PR: That’s a long stretch.
NC: It was. Had that not happened I would have moved to New York that fall.
PR: Once you recovered, what was next for you as a performer?
NC: There was a British dancer, his name was Tommy Steele.
PR: I remember him — a big Broadway star.
NC: He was. And there was a bus-and-truck tour of “Half a Sixpence.”
PR: That was one of his big roles.
NC: It was. The bus and truck was going out on that tour in ‘67. The music director was a guy I’d played summer stock with. He wanted me as first clarinet and assistant music director. So I went out with them.
PR: How long a gig was that?
NC: Fifteen weeks or so. I came back to Rochester and did another summer stock/Arrangers Holiday summer, with the express purpose of moving to New York in the fall of ‘67.
PR: Did you finally give New York City a try?
NC: I did. A close friend who played for me in the big band at Penn State had gone on to Manhattan School for his graduate degree. So when I moved to New York City, the two of us looked around for apartments. At the end of three days, when I’d seen what we were going to be able to afford and the kinds of hovel I’d have to live in, I decided, “I can’t live in New York City.” I packed my stuff up, got another rental car and went home. I just decided I didn’t want to live in NY.
PR: What hit you during those three days?
NC: Poverty. I’d have been living in abject poverty until I got my feet on the ground, and potentially for a long time after that. The other thing that came on me was that I by and large had never worked without a paycheck. But if I moved to New York I wouldn’t know where my next money was coming from.
PR: Yet you’d been thinking about New York City for years.
NC: Major, major dilemma. I went back home to mother’s house. I didn’t know what I was going to do when I grew up. I called the contractor again, and was about to go out on a tour with Robert Goulet, who was doing “On a Clear Day.” I was also thinking about teaching, and I called a bunch of people I knew in the teaching business and told them to keep me in mind. And then in November of ‘67 the guy who had been band director at Penfield High School dropped dead of a heart attack.
PR: Bill Bradley, who taught me and my classmates, and was a big local favorite.
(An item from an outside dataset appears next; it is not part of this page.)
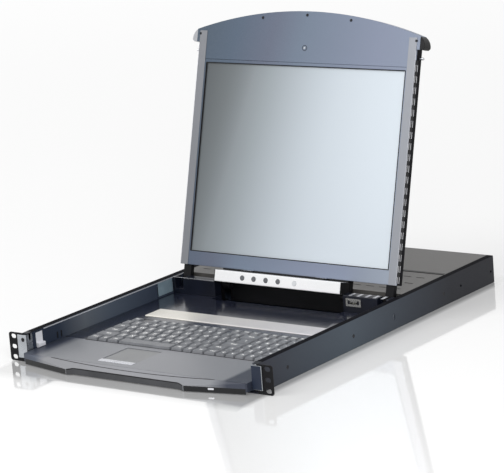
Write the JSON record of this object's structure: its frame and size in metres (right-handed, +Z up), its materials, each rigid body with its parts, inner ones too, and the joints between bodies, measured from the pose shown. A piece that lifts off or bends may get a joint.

NC: He was probably in his mid 30s. I got a call shortly after Thanksgiving asking if I’d come interview for the position. It was a position I was interested in so I boogied on up. I met Jim Dumm for a couple of hours on a Saturday. We had a good talk. Jim gave me a tour of the junior high and high schools. After a few hours he said I should talk to the superintendent. So I went over to Mr. Peck’s house and sat on the sun porch.
PR: I remember Mr. Peck.
NC: A wonderful man. We talked for a half hour or so, and then he said, “Well, we’ll hire you.” I said, “What do you pay?” And he said, “We pay this.” And I said, “Well, that’ll never do.” I said I had to have $10,000 to come to work. A starting teacher in those days was getting $3000 or $4000. And he said, “You got it.” We shook hands. That’s the only contract I ever had in all the years I taught in Penfield.
PR: That’s great. Let me backtrack just for a sec. When you left New York and went back to Pennsylvania and decided what you wanted to do was teach, was that a big soul-searching moment?
NC: Yup. I was staying at my mother’s house, so I had her for counsel, as well as a cadre of friends from Penn State. I spent a lot of time drinking beer and talking with people about what to do.
PR: What was going through your head?
NC: It was clear I couldn’t live in New York City. The whole process in the last four or five years had been getting my doubling chops up so I could be highly competitive in New York. In the New York City music business in those days, if you were part of the A group, you could do three or four jingles during the day and still have time at night for a show if you wanted to do that. A jingle might pay you a hundred bucks, and if you got an international or national jingle your residuals might be as much as four or six thousand dollars. And you might catch a national every couple of weeks if you were part of the A group. It was a tremendous amount of money. The guys who did that were living like Wall Street guys. So part of the motivation was to make a lot of money and part of it was to play with the best players in the world. But the prospect of living in abject poverty until I established myself, I just couldn’t do that.
PR: Did you consider the other big cities?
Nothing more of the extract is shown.